One of the problems with foreclosed properties is that they are often located in the same subdivisions, so much so that the “for sale” signs littering the community were as ominous as the tents and campfires of Santa Anna’s troops. With other foreclosures as comparable sales, all the homes in the area were under financial siege.
“Remember The Alamo” inspired Sam Houston’s troops to win a 19-minute battle against Santa Anna in which the Texans killed 630 of Santa Anna’s men while wounding 730 more. Houston lost only nine men in this battle, which occurred only 46 days after the Alamo.
If only foreclosures could have turned the tide as quickly. Many accused Houston of “running away” during those 46 days, but he was waiting for the time to be right. In war, comedy, and real estate, timing is everything.

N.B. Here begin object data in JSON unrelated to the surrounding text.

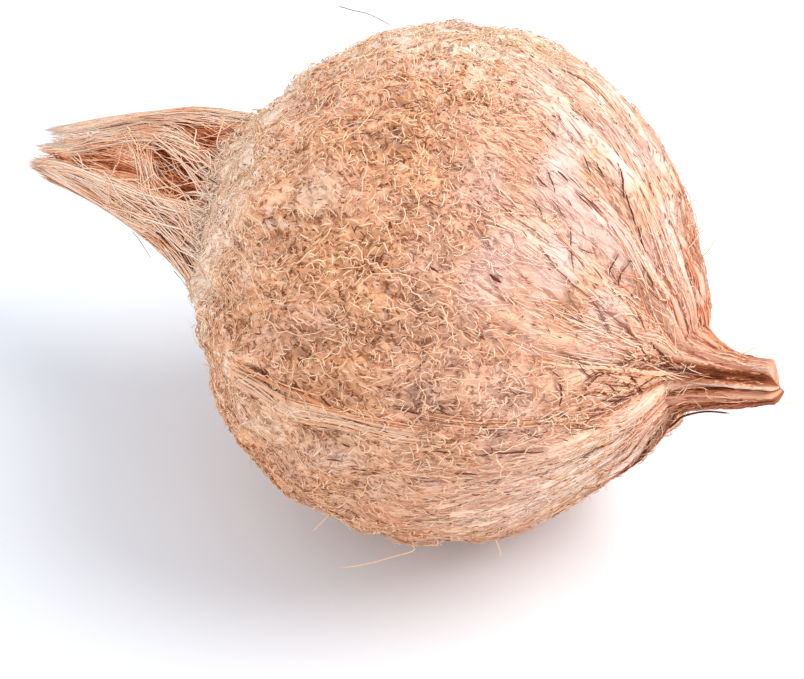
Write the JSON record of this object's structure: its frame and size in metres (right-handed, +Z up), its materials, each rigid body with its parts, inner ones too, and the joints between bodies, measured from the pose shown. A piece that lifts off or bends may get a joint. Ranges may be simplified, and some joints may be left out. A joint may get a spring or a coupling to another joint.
{
  "type": "semi-husked coconut",
  "caption": "Round coconut lying on its side, wrapped in a mat of coarse husk fibre, with a three-sided tuft of husk over its eyes and a short pointed beak opposite.",
  "frame": {"origin": "middle of the small flat spot that the coconut rests on, straight below the middle of the nut", "axes": "+X along the nut's long axis, from the tuft towards the beak, +Z up off the surface, +Y to complete a right-handed frame"},
  "size_m": [0.1965, 0.12, 0.1162],
  "materials": {
    "husk": "dry matted coir fibre, peach tan with cream hairs and dark brown gaps, fully rough"
  },
  "bodies": {
    "root": {"coconut": "husk"}
  },
  "joints": []
}
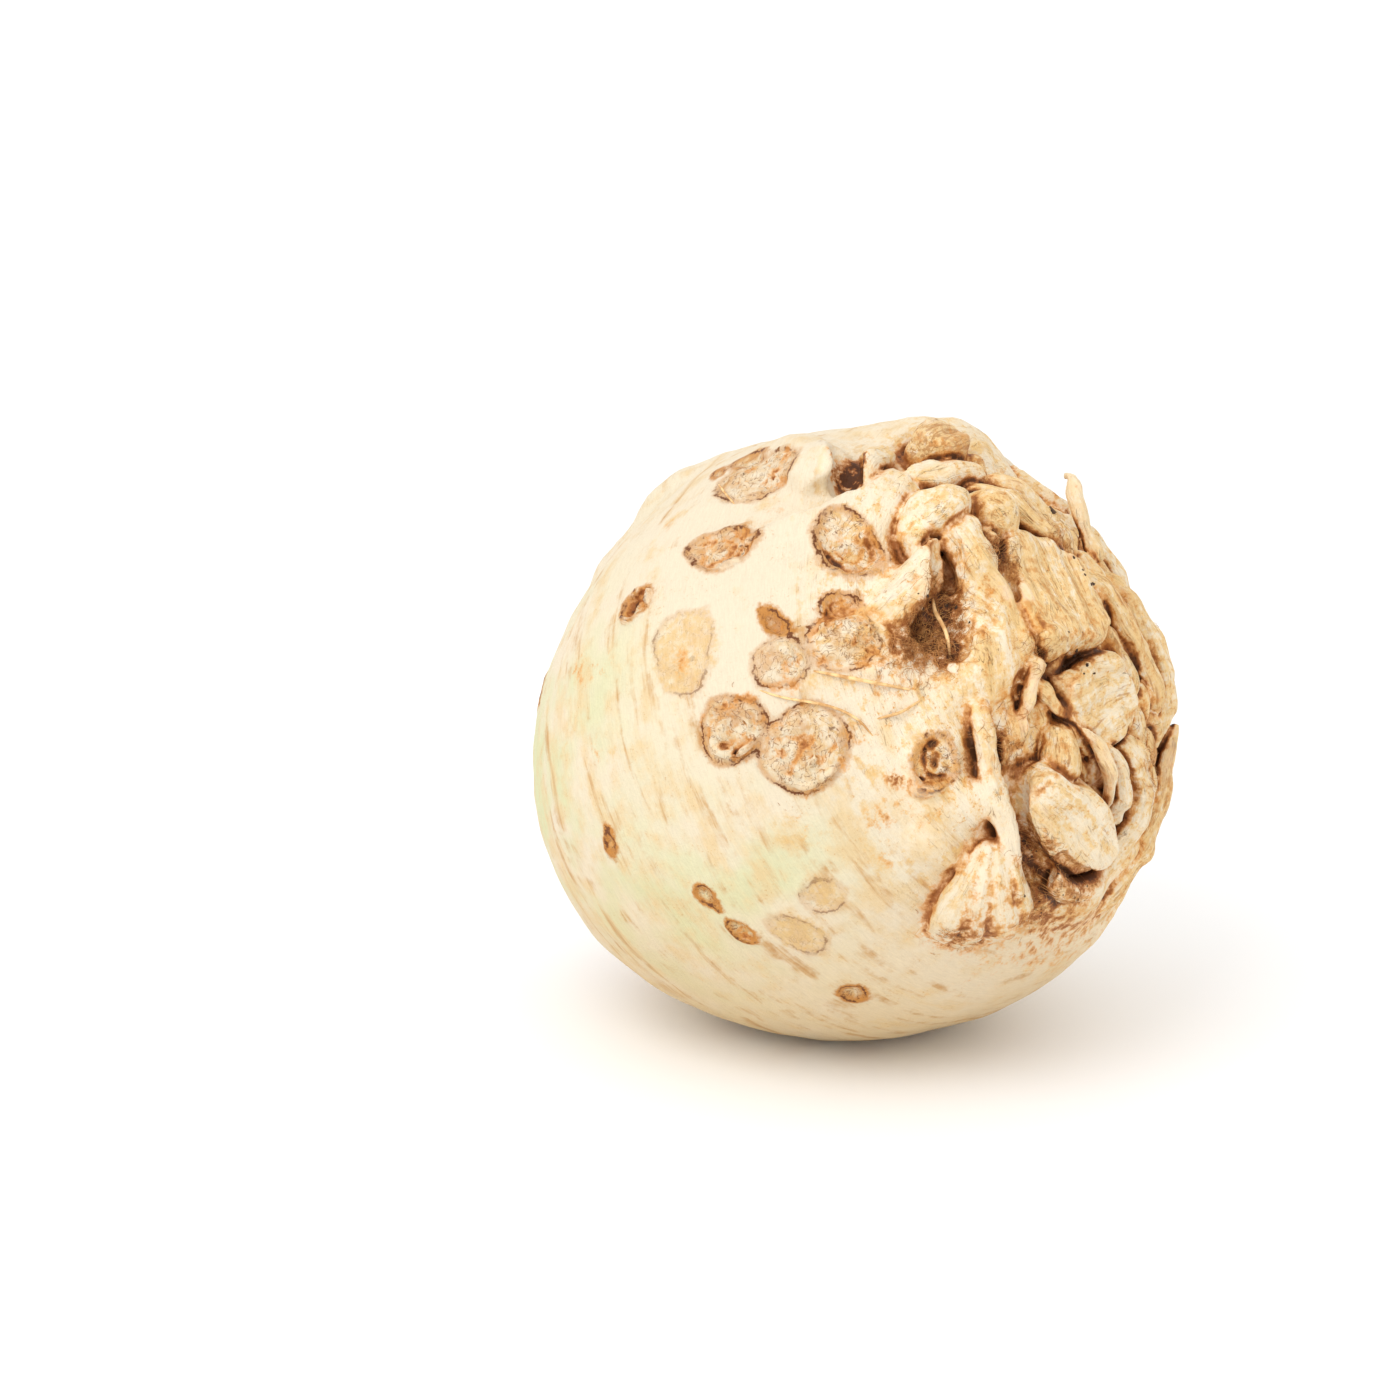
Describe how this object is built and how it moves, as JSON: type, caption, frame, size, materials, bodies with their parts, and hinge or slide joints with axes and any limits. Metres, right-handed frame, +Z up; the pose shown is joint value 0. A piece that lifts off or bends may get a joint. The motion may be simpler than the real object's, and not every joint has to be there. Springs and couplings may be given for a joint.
{
  "type": "celeriac root",
  "caption": "Whole celeriac root: a round cream ball with a knobbly tangle of side roots and cut stumps at one end and a trimmed leaf crown at the other, lying on its side.",
  "frame": {"origin": "centre of the small flat spot that the root lies on, straight below the middle of the body", "axes": "+Z up; the root end, with its tangle of side roots, faces +X, -Y and a little up; the trimmed leaf crown faces -X, +Y and a little down"},
  "size_m": [0.1236, 0.1205, 0.1219],
  "materials": {
    "celeriac_skin": null
  },
  "bodies": {
    "root": {"celeriac_root": "celeriac_skin"}
  },
  "joints": []
}
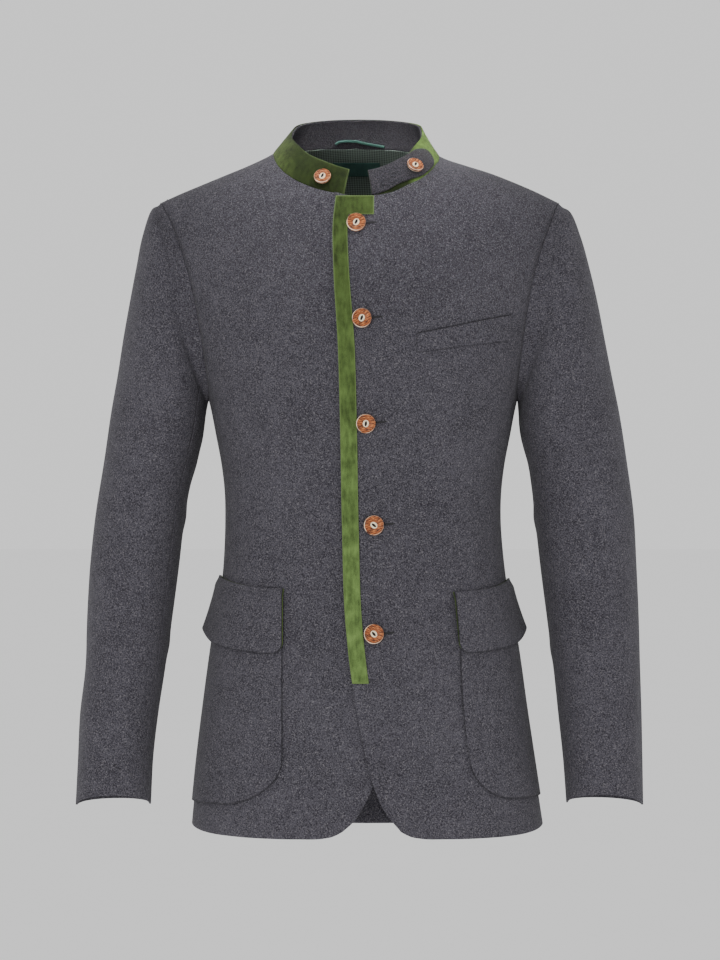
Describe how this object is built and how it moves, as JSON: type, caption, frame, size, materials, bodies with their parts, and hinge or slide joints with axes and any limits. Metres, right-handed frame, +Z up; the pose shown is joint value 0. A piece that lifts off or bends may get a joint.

The Nashville real estate battle lasted from 2008 until 2011, with prices falling all along in many areas. Those who caught the foreclosure bug early were forced to endure sleepless nights while being bombarded with bad news from financial institutions from all over the globe.
Finally, victory was achieved, but at what cost? The economy was mutilated during this siege with the job market losing hundreds of thousands of jobs that would never return. As the financial war waged, Mother Nature initiated a monstrous counter attack with the Nashville flood of 2010, leveling thousands of homes, many of which were in foreclosure.
The volunteerism that drove Tennesseans to the Alamo in 1836 revisited the area in 2010, with neighbors helping neighbors and nameless friends assisting anyone in need, shuttered houses remain. Even the scent of the financial turmoil of the conquered cannot overcome the stench of mold and despair for some areas.
The best real estate deals appear in areas with a long history of financial stability and most houses sell for what they are worth in its current condition in that area.
Sales of the Week
Who says you can’t lowball anyone anymore? Jamie Helms of Village Real Estate spotted a house that was overpriced and offered what it was worth. His clients got the house.
Originally listed for $649,900, the home at 932 Caldwell Lane sold for $450,000. The home’s previous sale was for $60,000 for the home in 1979, so the $450,000 sales price provided a remarkable return on the original investment.
The listing agent was Mandy Myers of the historic firm of Myers Realtors, a group that knows its way around Nashville real estate.
In the remarks section of her listing, Mandy stated the following: “Rare Oak Hill home. 3,056 sq.ft + 1300 pos. in 2 sep bldgs. Gorgeous yard (.74 acres:420’d). Convenient to everything! Big light rooms. Offered ‘As Is’. Many updates but needs more loving redec.(agent related to sellers).”
For all of you investors out there, this description should be the flag that screams to you that this is a deal in waiting. Myers knew when she wrote it and Helms realized it when he read it.
In short, this house has been cared for – “Many updates.” But the seller maintained the house for comfort and safety and had not necessarily subscribed to “House Beautiful,” nor had the move been featured on HGTV.
When the comments accentuate the location and include the words as is, there is money to be made if the buyer can renovate and remodel in a way that is cost efficient and in step and in tune with the market.
A good example of providing what the market wants at the market price is 1212 Linden Avenue, which sold in a few hours for $586,500 after having been listed for $575,000 in a sale that appears to have been in a bidding war.
This home, which sold for $258 per square foot, was listed by the dynomo husband wife team of Brett Sheriff and Jenkins Hardin.
The home had a new high-efficiency HVAC in 2010 and a new roof this year. In most cases, when these words appear, what it really says is “the basement flooded in the flood in 2010 and the roof was bombarded with hail in 2012.” Not always the case, but usually.